The two best books I ever read were The Old Man and The Sea by Hemingway and Ask the Dust by John Fante. My favorite is Ask the Dust. And I will never watch that POS movie they made of it.
Lol I thought you had confused that with From Dusk Till Dawn until I looked that movie up. It's on my NetFlix queue. _
I've got nothing against Robert Towne. Chinatown is probably the greatest script ever written next to Casablanca. But when Colin Farrell plays your literary hero, you're a LITTLE dissapointed!
Colin Farrell was in one of the top movies of the last decade IMHO and In Bruges should have won the Oscar that year. Loved Chinatown, but LA Confidential is a top 5 movie all time for me. _
Guess your right. I guess it could have been worse. He could have been played by a complete tool like James Franco. Thanks for cheering me up.

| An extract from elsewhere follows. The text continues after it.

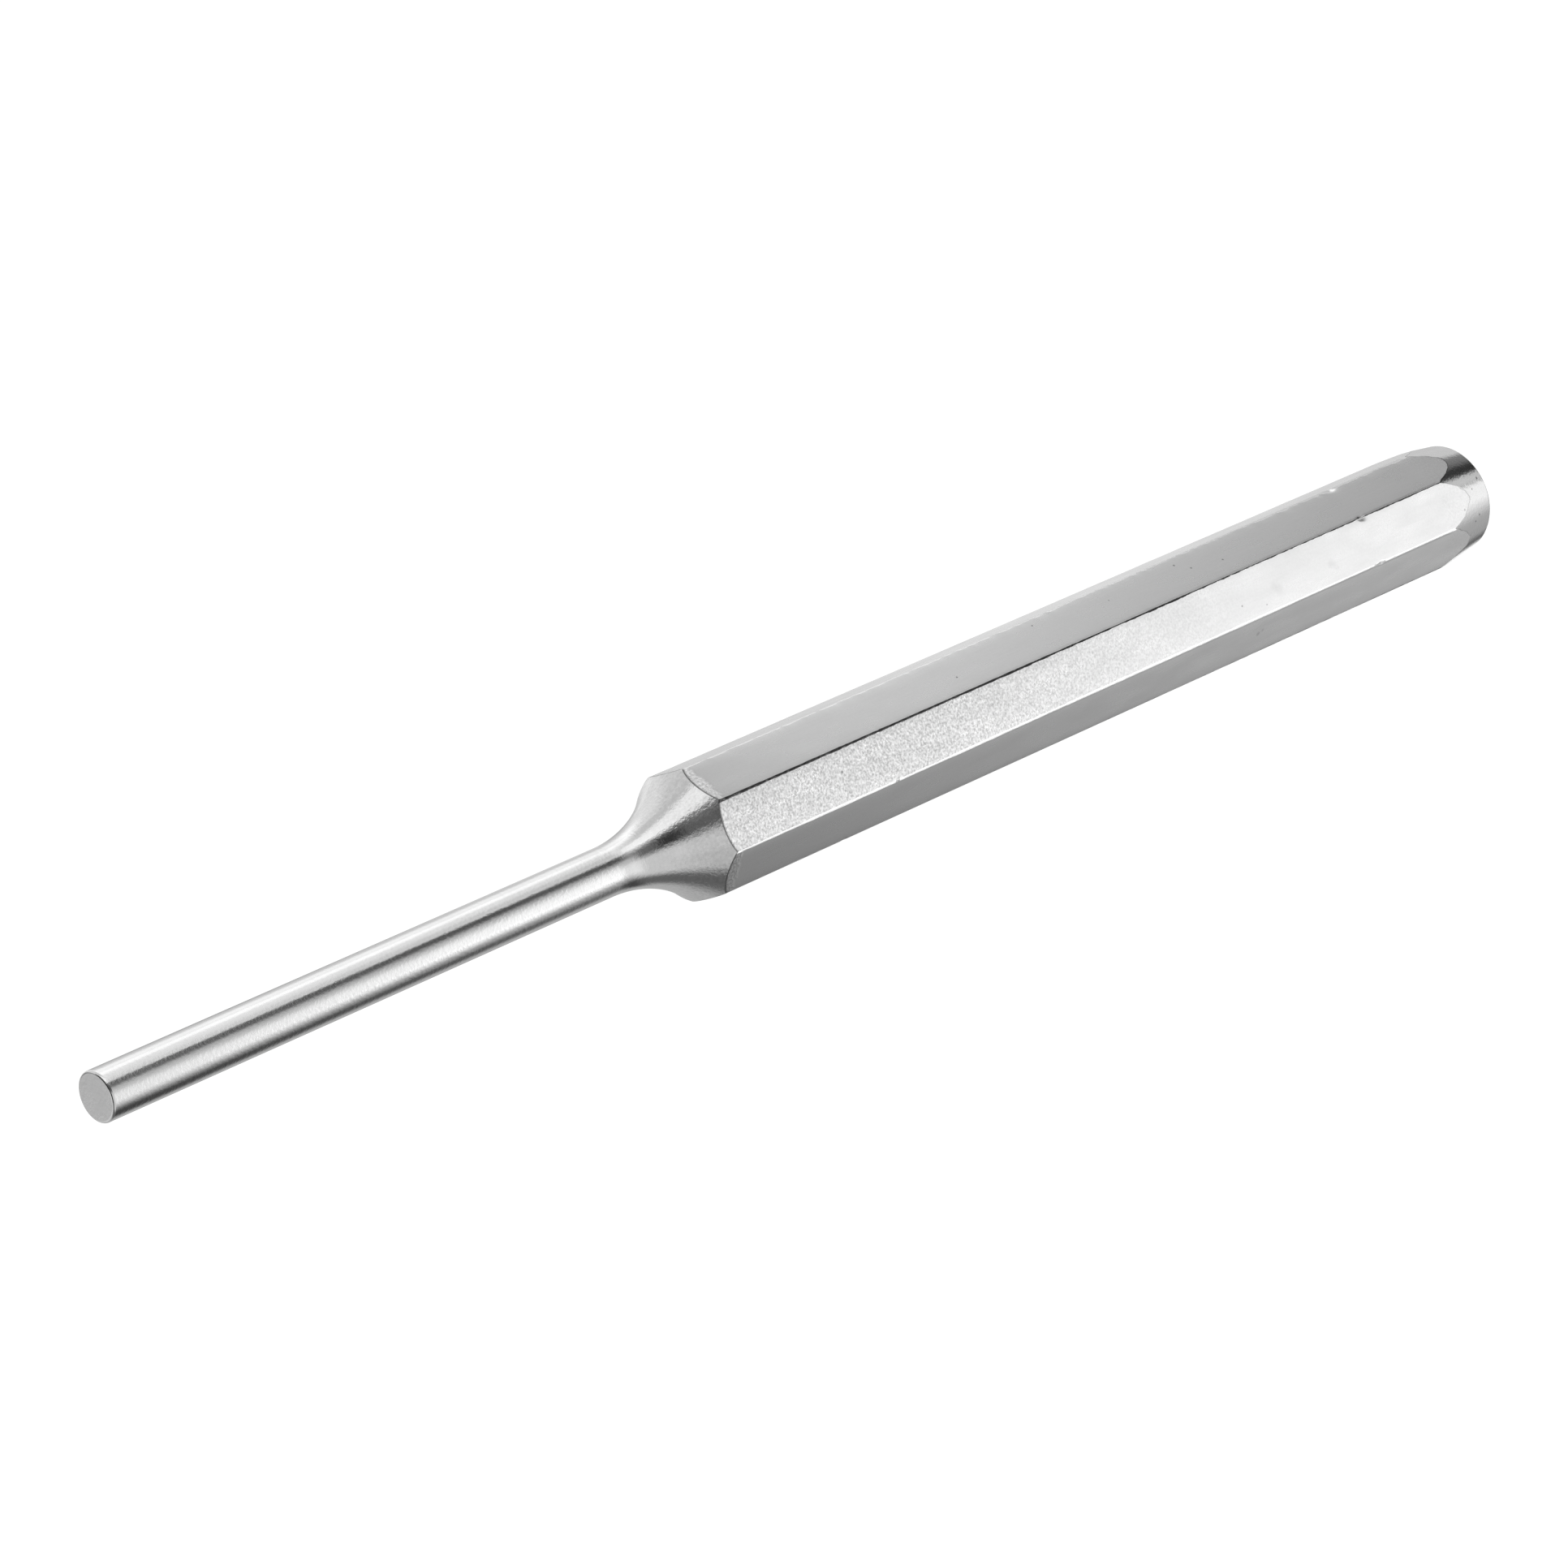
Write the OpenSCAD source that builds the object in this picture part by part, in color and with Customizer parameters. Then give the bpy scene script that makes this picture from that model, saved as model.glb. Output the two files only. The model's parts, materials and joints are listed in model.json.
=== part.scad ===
// Drive pin punch: one bar of octagonal steel, turned down at one end to a round working pin
// that flares into the shank through a hollow neck, and turned to a shallow crown where it is struck.
// The tool lies along X with its tip at -X, resting on one flat of the shank at Z = 0.

/* [Overall] */
// Length over all, from the tip face to the struck face
overall_l = 150; // [120:1:220]

/* [Shank] */
// Width of the octagonal bar across its flats
across_flats = 10; // [8:0.5:16]
// Height that is broken off each long corner of the bar
corner_break = 0.05; // [0.02:0.01:0.2]

/* [Working pin] */
// Diameter of the round working pin
pin_d = 3.9; // [2:0.1:6]
// Straight length of the working pin, from the tip face to the start of the neck
pin_l = 48.8; // [20:0.2:70]
// Radius of the rounded edge between the tip face and the pin
tip_edge_r = 0.2; // [0.05:0.05:0.4]

/* [Neck] */
// Radius of the hollow that flares the pin out into the shank
hollow_r = 13; // [6:0.5:24]
// Radius of the shoulder that turns the hollow back on to the shank
shoulder_r = 1.45; // [0.5:0.05:3]
// How far the crest of the shoulder would stand outside the sharp corners of the bar
shoulder_over = 0.07; // [0.02:0.01:0.2]

/* [Struck end] */
// Length of the crown, from the struck face back to where it meets the corners of the bar
crown_l = 6.3; // [2:0.1:12]
// Slope of the crown towards the axis, in degrees
crown_slope = 7; // [4:0.5:15]
// Radius between the crown and the struck face
crown_edge_r = 0.35; // [0.1:0.05:1]

/* [Hidden] */

$fn = 144;

// The bar has eight equal flats, and turned half a step it rests on one of them
flats = 8;
flat_step = 360 / flats;
corner_sharp_r = across_flats / 2 / cos(flat_step / 2);
corner_r = corner_sharp_r - corner_break;

// Overrun of the bar past both turned ends, so that no two end faces coincide
overrun = 1;

// The hollow and the shoulder are two arcs that touch at the steepest point of the neck
pin_r = pin_d / 2;
crest_r = corner_sharp_r + shoulder_over;
hollow_centre_r = pin_r + hollow_r;
shoulder_centre_r = crest_r - shoulder_r;
neck_angle = acos((hollow_centre_r - shoulder_centre_r) / (hollow_r + shoulder_r));
blend_r = hollow_centre_r - hollow_r * cos(neck_angle);
blend_z = pin_l + hollow_r * sin(neck_angle);
shoulder_z = pin_l + (hollow_r + shoulder_r) * sin(neck_angle);

// The crown is a cone that meets the sharp corners crown_l from the struck face
crown_start_z = overall_l - crown_l - shoulder_over / tan(crown_slope);
crown_edge_z = overall_l - crown_edge_r;
crown_edge_centre_r = corner_sharp_r - (crown_l - crown_edge_r) * tan(crown_slope)
    - crown_edge_r / cos(crown_slope);

// Half of the turned outline, as radius against distance from the tip face
module turned_outline() {
    difference() {
        union() {
            polygon([
                [0, 0],
                [pin_r - tip_edge_r, 0],
                [pin_r, tip_edge_r],
                [pin_r, pin_l],
                [blend_r, blend_z],
                [crest_r, shoulder_z],
                [crest_r, crown_start_z],
                [crown_edge_centre_r + crown_edge_r * cos(crown_slope),
                    crown_edge_z + crown_edge_r * sin(crown_slope)],
                [crown_edge_centre_r, overall_l],
                [0, overall_l]
            ]);
            translate([pin_r - tip_edge_r, tip_edge_r]) circle(r = tip_edge_r);
            translate([shoulder_centre_r, shoulder_z]) circle(r = shoulder_r);
            translate([crown_edge_centre_r, crown_edge_z]) circle(r = crown_edge_r);
        }
        translate([hollow_centre_r, pin_l]) circle(r = hollow_r);
    }
}

// The turned form, with the corners of the bar broken to corner_r
module turned_form() {
    rotate_extrude() intersection() {
        turned_outline();
        square([corner_r, overall_l]);
    }
}

// The octagonal bar that the tool is turned from
module octagonal_bar() {
    translate([0, 0, -overrun])
        rotate([0, 0, flat_step / 2])
            cylinder(r = corner_sharp_r, h = overall_l + 2 * overrun, $fn = flats);
}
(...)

I'm reading Bulfinch's Mythology I almost bought starship troopers but wanted to get something more classical. Didn't even know it was a book until I saw it in the store.
I really liked it. I had heard it was nothing like the movie, but they were fairly similar. Some differences, but it followed mostly the same plot. It is a little rah-rah, everyone should join the military, but I didn't think it was too bad. I think that bothers other people. For reference, I've never even considered joining the military.
Heinlein wrote Starship Troopers as a deliberate attempt to work out what, if any, role there would be in a future military for marines. They actually use powered armour jump suits in the book, which has been seen in a number of films since , but not Starship Troopers ironically. There really isn't any requirement to join the military in the book, though you do have to do an indentured term of public service to vote and hold public office. Because the book was about marines there was a perception that it was a militaristic society, verging of fascism, which was reflected in the film. If you go in with this preconception from the film you will find it in the book too. Edit: should add he wrote it in a deliberate attempt to be controversial as he was moving away from adolescent fiction to more serious sci-fi. His follow up novel, Stranger in a Strange Land, was probably even more controversial and as wildly different in terms of content and subject as you could get. I'm a fan, in case you couldn't tell!
I haven't read Stranger in a Strange Land yet, but will be sometime soonish. I thought it was interesting that Heinlein was actually in the Navy IRL. He wrote very favorably about the marines and was negative (at least from the characters perspective) about the navy. I was also interested to learn that it was one of the first (if not THE first) to put soldiers in the armored suits, which is basically a staple of sci-fi now. Reading All You Need is Kill shortly afterwards, you could see a lot of similarities and how heavily Heinlein (directly or indirectly) influenced the book.